Design consultant David Gamble, left, discusses the design standards and guidelines being created in Watertown.

Design consultant David Gamble, left, discusses the design standards and guidelines being created in Watertown.

More than 100 people showed up Wednesday night to find out about Watertown’s new design standards and give input about what they hope to get from them.

Design standards and guidelines provide a visual and detailed explanation for how town zoning rules will work. The Town Council approved hiring David Gamble of Gamble Associates to create the new set of standards.

During the meeting at Watertown Middle School – Gamble, who is also a Watertown resident – explained what design standards and guidelines can do and what they cannot do.

They can:

  • Improve the character of new developments
  • Articulate standards of quality
  • Provide Examples
  • Represent spatial and dimensional criteria graphically

Gamble also warned they can also go too far, and make all new buildings look the same or be too restrictive.

What they can’t do is:

  • Regulate building use
  • Replace zoning or building codes
  • Redesign streets and public rights-of-way
  • Masterplan areas of the town

The design guidelines and guidelines will apply to commercial buildings large and small, and large residential projects, said Director of Community Development and Planning Steve Magoon.

One area Gamble wants to focus on is the intersection between the public and private realms – or how the sidewalks work with buildings in town. He showed some examples of how Minneapolis, San Antonio and Brookline demonstrate the design standards visually. Some had 3-D renderings.

Gamble polled attendees about some of the issues that they are concerned with, and how they hope the standards and guidelines will work.

For more than one-third of attendees, the biggest concern about how the town’s current zoning works was a lack of vision, followed by the quality of public/private realm and then scale. The amount of development was the biggest concern for under 15 percent.

When considering the most important character of town, most people – about half – said the integration of retail and commercial growth into the town. About a quarter answered congestion, under 20 percent said preserve open space and just over 10 percent said enhance commercial centers.

About a quarter of respondents voted that the most pressing issues were the traffic, scale of buildings, and design quality, followed closely by the environment. Location got just over 5 percent.

When asked what is most important to get right, more than 40 percent voted for design quality, and a quarter chose site plan (which includes circulation and parking). Building height and mix of uses got 15 percent each.

The audience was also asked what results they expect the design standards to get. Over half said they would raise the quality of development, a quarter said provide direction for development and just over 10 percent said remove ambiguity in the zoning. Seven percent said it would have little or no impact.

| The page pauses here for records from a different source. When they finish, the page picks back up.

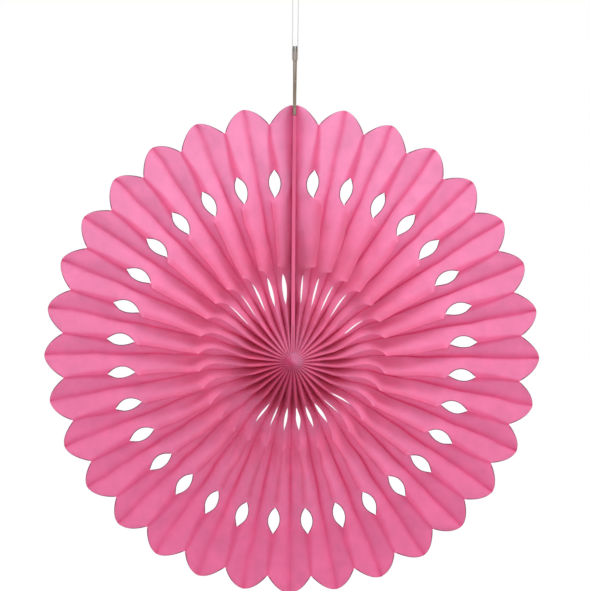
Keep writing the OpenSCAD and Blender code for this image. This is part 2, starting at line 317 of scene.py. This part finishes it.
def greyboard(name):
    """Greyboard, pressed from pulped waste paper: matt grey-brown, darker fibres, painted shade at its top.
    """
    material, tree = new_material(name)
    space = add_node(tree, "ShaderNodeTexCoord")
    parts = add_node(tree, "ShaderNodeSeparateXYZ", links={0: space.outputs["Object"]})
    fibre = add_node(
        tree, "ShaderNodeTexNoise", {"Scale": 1 / (FIBRE * MM), "Detail": 6, "Roughness": 0.65},
        {"Vector": space.outputs["Object"]},
    )
    board = add_node(tree, "ShaderNodeMix", {"data_type": "RGBA"}, {"Factor": fibre.outputs[0]})
    board.inputs[6].default_value = linear("#6F6257")
    board.inputs[7].default_value = linear("#A39283")
    # Painted shade along the top of the tab
    top_shade = add_node(
        tree, "ShaderNodeMapRange",
        {
            "interpolation_type": "SMOOTHSTEP", "From Min": TAB_UNSHADED_Z * MM, "From Max": TAB_SHADED_Z * MM,
            "To Max": 0.75,
        },
        {"Value": parts.outputs[2]},
    )
    shaded_board = add_node(
        tree, "ShaderNodeMix", {"data_type": "RGBA"}, {"Factor": top_shade.outputs[0], 6: board.outputs[2]}
    )
    shaded_board.inputs[7].default_value = linear("#4E4A46")
    bump = add_node(
        tree, "ShaderNodeBump", {"Strength": 0.3, "Distance": 0.2 * MM}, {"Height": fibre.outputs[0]}
    )
    card = add_node(
        tree, "ShaderNodeBsdfPrincipled", {"Roughness": 0.9, "IOR": 1.45, "Specular IOR Level": 0.2},
        {"Base Color": shaded_board.outputs[2], "Normal": bump.outputs[0]},
    )
    add_node(tree, "ShaderNodeOutputMaterial", links={0: card.outputs[0]})
    return material


def mix(a, b, t):
    return a + (b - a) * t


def eased(t):
    return np.clip(t, 0, 1)


def die_share(r):
    """Share of the leaf's width that the die leaves at radius r."""
    share = np.ones_like(r)
    t = eased((r - SCOOP_IN) / (SCOOP_OUT - SCOOP_IN))
    share -= SCOOP_CUT * np.sin(math.pi * t**1.4)
    t = eased((r - EYE_IN) / (EYE_OUT - EYE_IN))
    share -= EYE_CUT * np.sin(math.pi * t**0.95)
    t = eased((r - NOTCH_R) / PETAL_H)
    return share * np.maximum(0.06, (1 - t) ** (1 / 1.8))


def back_h(r):
    return mix(HUB_BACK_H, 0, (r - HUB_R) / (TIP_R - HUB_R))


def front_h(r):
    inner = mix(HUB_FRONT_H, KNEE_H, (r - HUB_R) / (SCOOP_IN - HUB_R))
    outer = mix(RIM_H, KNEE_H, (1 - eased((r - SCOOP_IN) / (NOTCH_R - SCOOP_IN))) ** DISH_BOW)
    return np.where(r < SCOOP_IN, inner, outer)


def valley_h(r):
    """Height of the back folds as the front shows them. The leaves that are pressed together fill them up."""
    open_share = mix(0.04, 1, eased((r - HUB_R) / (PRESSED_OUT - HUB_R)))
    return front_h(r) - (front_h(r) - back_h(r)) * open_share


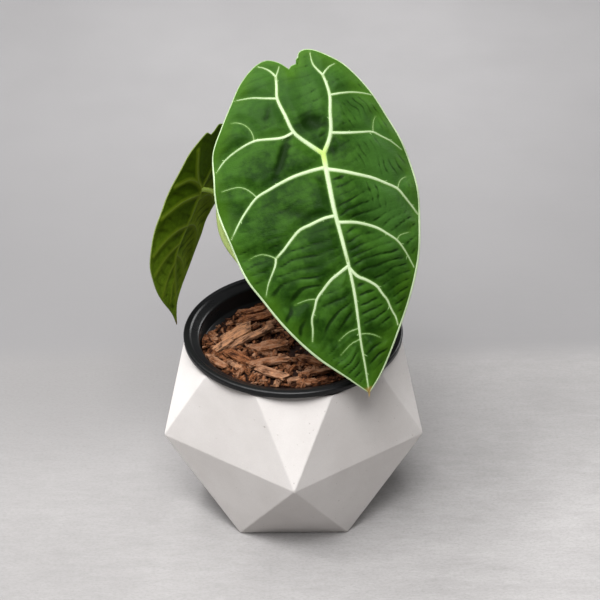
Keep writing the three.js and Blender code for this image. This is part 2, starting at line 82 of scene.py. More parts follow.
mm = 0.001  # every length below is in millimetres until it becomes a mesh


# small helpers for node trees

class Wire:
    # an output socket that can stand in a sum
    def __init__(self, sheet, socket):
        self.sheet = sheet
        self.socket = socket

    def __getitem__(self, name):
        return Wire(self.sheet, self.sheet.pick(self.socket.node.outputs, name))

    def __add__(self, other):
        return self.sheet.maths("ADD", self, other)

    def __radd__(self, other):
        return self.sheet.maths("ADD", other, self)

    def __sub__(self, other):
        return self.sheet.maths("SUBTRACT", self, other)

    def __rsub__(self, other):
        return self.sheet.maths("SUBTRACT", other, self)

    def __mul__(self, other):
        return self.sheet.maths("MULTIPLY", self, other)

    def __rmul__(self, other):
        return self.sheet.maths("MULTIPLY", other, self)

    def __truediv__(self, other):
        return self.sheet.maths("DIVIDE", self, other)

    def __rtruediv__(self, other):
        return self.sheet.maths("DIVIDE", other, self)

    def __pow__(self, power):
        return self.sheet.maths("POWER", self, power)

    def __abs__(self):
        return self.sheet.maths("ABSOLUTE", self)

    def __gt__(self, other):
        return self.sheet.maths("GREATER_THAN", self, other)

    def least(self, other):
        return self.sheet.maths("MINIMUM", self, other)

    def most(self, other):
        return self.sheet.maths("MAXIMUM", self, other)


class NodeSheet:
    def __init__(self, tree):
        self.tree = tree
        tree.nodes.clear()

    def pick(self, sockets, name):
        if isinstance(name, int):
            return sockets[name]
        return next(s for s in sockets if s.enabled and s.name == name)

    # settings are set first, then each socket gets a value or a wire
    def add(self, kind, settings=None, values=None, out=None):
        node = self.tree.nodes.new(kind)
        for name, value in (settings or {}).items():
            if name == "stops":
                self.setStops(node.color_ramp, value)
            else:
                setattr(node, name, value)
        for name, value in (values or {}).items():
            socket = self.pick(node.inputs, name)
            for each in value if isinstance(value, list) else [value]:
                if isinstance(each, Wire):
                    self.tree.links.new(each.socket, socket)
                else:
                    socket.default_value = each
        if not node.outputs:
            return None
        first = next((s for s in node.outputs if s.enabled), node.outputs[0])
        return Wire(self, first if out is None else self.pick(node.outputs, out))

    def setStops(self, ramp, stops):
        while len(ramp.elements) < len(stops):
            ramp.elements.new(0.5)
        for element, (place, color) in zip(ramp.elements, stops):
            element.position = place
            element.color = color

    def maths(self, operation, *values):
        return self.add("ShaderNodeMath", {"operation": operation}, dict(enumerate(values)))

    def noise(self, vector, scale, detail, roughness, distortion=0.0):
        values = {"Vector": vector, "Scale": scale, "Detail": detail,
                  "Roughness": roughness, "Distortion": distortion}
        return self.add("ShaderNodeTexNoise", None, values)

    def between(self, value, low, high, start=0.0, end=1.0):
        values = {"Value": value, "From Min": low, "From Max": high, "To Min": start, "To Max": end}
        return self.add("ShaderNodeMapRange", {"interpolation_type": "SMOOTHSTEP"}, values)

    def tint(self, share, low, high):
        values = {"Factor": share, "A": low, "B": high}
        return self.add("ShaderNodeMix", {"data_type": "RGBA"}, values)

    # lays colours of a look over a first one, each as far as its share says
    def coats(self, color, look, *coats):
        for name, share in coats:
            color = self.tint(share, color, look[name])
        return color

    def stretch(self, vector, scale, turn=(0, 0, 0)):
        return self.add("ShaderNodeMapping", None, {"Vector": vector, "Scale": scale, "Rotation": turn})

    def attribute(self, name, out="Fac"):
        return self.add("ShaderNodeAttribute", {"attribute_name": name}, out=out)

    def place(self):
        return self.add("ShaderNodeTexCoord", out="Object")

    def apart(self, vector):
        parts = self.add("ShaderNodeSeparateXYZ", None, {"Vector": vector})
        return parts["X"], parts["Y"], parts["Z"]

    def together(self, x=0.0, y=0.0, z=0.0):
        return self.add("ShaderNodeCombineXYZ", None, {"X": x, "Y": y, "Z": z})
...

When asked why, one resident said she believed that many of the big parcels in town have already been redeveloped, so the town “missed the opportunity” for the new standards will not impact them.

Gamble said guidelines will not fix designs of prior projects, but can make sure they don’t happen again.

“They can say you can’t do a 250 foot wall, and that it needs multiple doors,” Gamble said. “They can also say the scale needs to be relative to the surroundings.”

The aim is to have the design guidelines and standards finished and published by early in 2015. Another meeting will be held before Thanksgiving, Gamble said.